Number 90: Three Letters

Message in a Bottle No. 90

Message in a Bottle No. 90, title: Three Letters, by Hilke Kurzke

Another bottle in horizontal design. This time I mounted my scene on a piece of birch veneer. The three envelopes do contain pieces of paper that can be pulled out and read. The scene also has a chocolate bar and an apple. This bottle got me started on a food theme. The letters are addressed to: Unknown fellow chocolate lover, new friend, and philosopher. And in the last latter I wrote about my thought on food as such. And it provided a theme for the contents in the next bottles as well.

Number 91

Message in a Bottle No. 91

Message in a Bottle No. 91, title: Come Eat With Me, by Hilke Kurzke

This one probably looks rather odd from this perspective.
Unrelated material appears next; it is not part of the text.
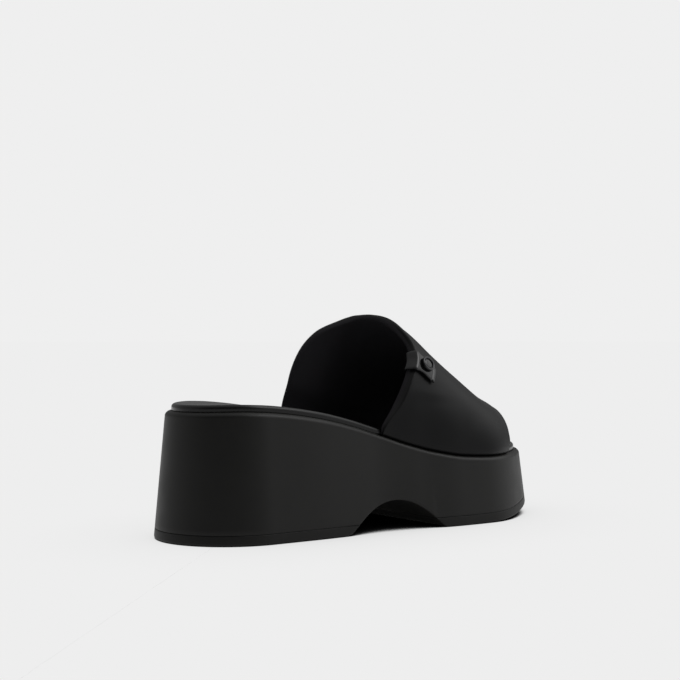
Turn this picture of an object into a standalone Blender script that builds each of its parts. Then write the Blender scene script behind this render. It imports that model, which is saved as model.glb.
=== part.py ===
"""Platform wedge slide sandal, the right shoe, open at the heel and at the toe.

A padded band is lasted under a wrapped footbed, on a thick foamed platform
whose waist is pierced by a low arch. Two rubber soles stand on the floor.

The tables are in millimetres and the meshes in metres. +X runs to the toe,
+Y to the big-toe side and +Z up. The origin is on the floor, under the middle
of the heel seat. "Along" is a share of the footbed's length from its back
edge, and "out" is a distance outward from the footbed's own edge.
"""
import math
from collections import namedtuple

import bmesh
import bpy
from mathutils import Matrix, Vector

MM = 0.001

# Lengths and widths of the footbed
FOOTBED_LENGTH = 250.0
HEEL_WIDTH = 66.8
WAIST_WIDTH = 64.8
BALL_WIDTH = 90.0
TOE_SHIFT = 5.4

# Heights of the platform's top above the floor
HEEL_RISE = 72.1
FOREFOOT_RISE = 39.8
TOE_LIFT = 1.6

# Platform and soles
TOE_SPRING = 7.9
SHOULDER_OUT = 3.7
SHOULDER_DROP = 3.1
HEEL_FLARE = 6.1
WAIST_FLARE = 6.0
TOE_FLARE = 3.6
SOLE_THICKNESS = 5.6
SOLE_EDGE = 1.6
SEAM_BEVEL = 0.7
TUNNEL_LENGTH = 66.0
TUNNEL_HEIGHT = 18.3
TUNNEL_MIDDLE = 0.482
TUNNEL_CORNER = 2.2
TUNNEL_FOOT = 1.12

# Footbed
FOOTBED_THICKNESS = 3.9
FOOTBED_EDGE = 2.0
FOOTBED_CHAMFER = 0.6
FOOTBED_DISH = 1.2

# Padded band
INSTEP_HEIGHT = 89.7
CREST_SHIFT = 3.0
BAND_WALL = 5.0
BAND_FOOT_WALL = 2.4
BAND_FOOT_OUT = 3.1
BAND_FOOT_UP = 4.4
MARGIN_WALL = 1.2
MARGIN_REACH = 12.0

# Tab over the topline, and the plain round badge on it
TAB_THICKNESS = 1.3
TAB_INSIDE = 9.0
BADGE_DIAMETER = 9.3
BADGE_HEIGHT = 1.7
BADGE_RIM = 1.4

# Air between two pieces that touch on the real shoe
CLEARANCE = 0.3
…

I wonder how long it will take finders to realise they are looking at the underside of a table. Normally I only show work in progress pictures once a bottle has been found, but here’s the exception of the rule. The photo below shows the table before being inserted in the bottle.
I am rather proud of the water glass, by the way. Can anyone guess what it really is? – It is a plastic bit that I had lying about which I glued onto the table.

Message in a Bottle No. 91, title: Come Eat with Me, by Hilke Kurzke

Number 92

Message in a Bottle No. 92

Message in a Bottle No. 92, title: What can I tell you?, by Hilke Kurzke

This one is rather similar to the three letters bottle. In this case, however, the letter is still outside the envelope and I added a pencil.

Some more thoughts and plans

That’s it, these were the five bottles I was going to show you. Since the dispatch into the Thames was so successful (with a rate of 1/2 found), I currently have the vague plans to go to London again in the next couple of months and have another splash there.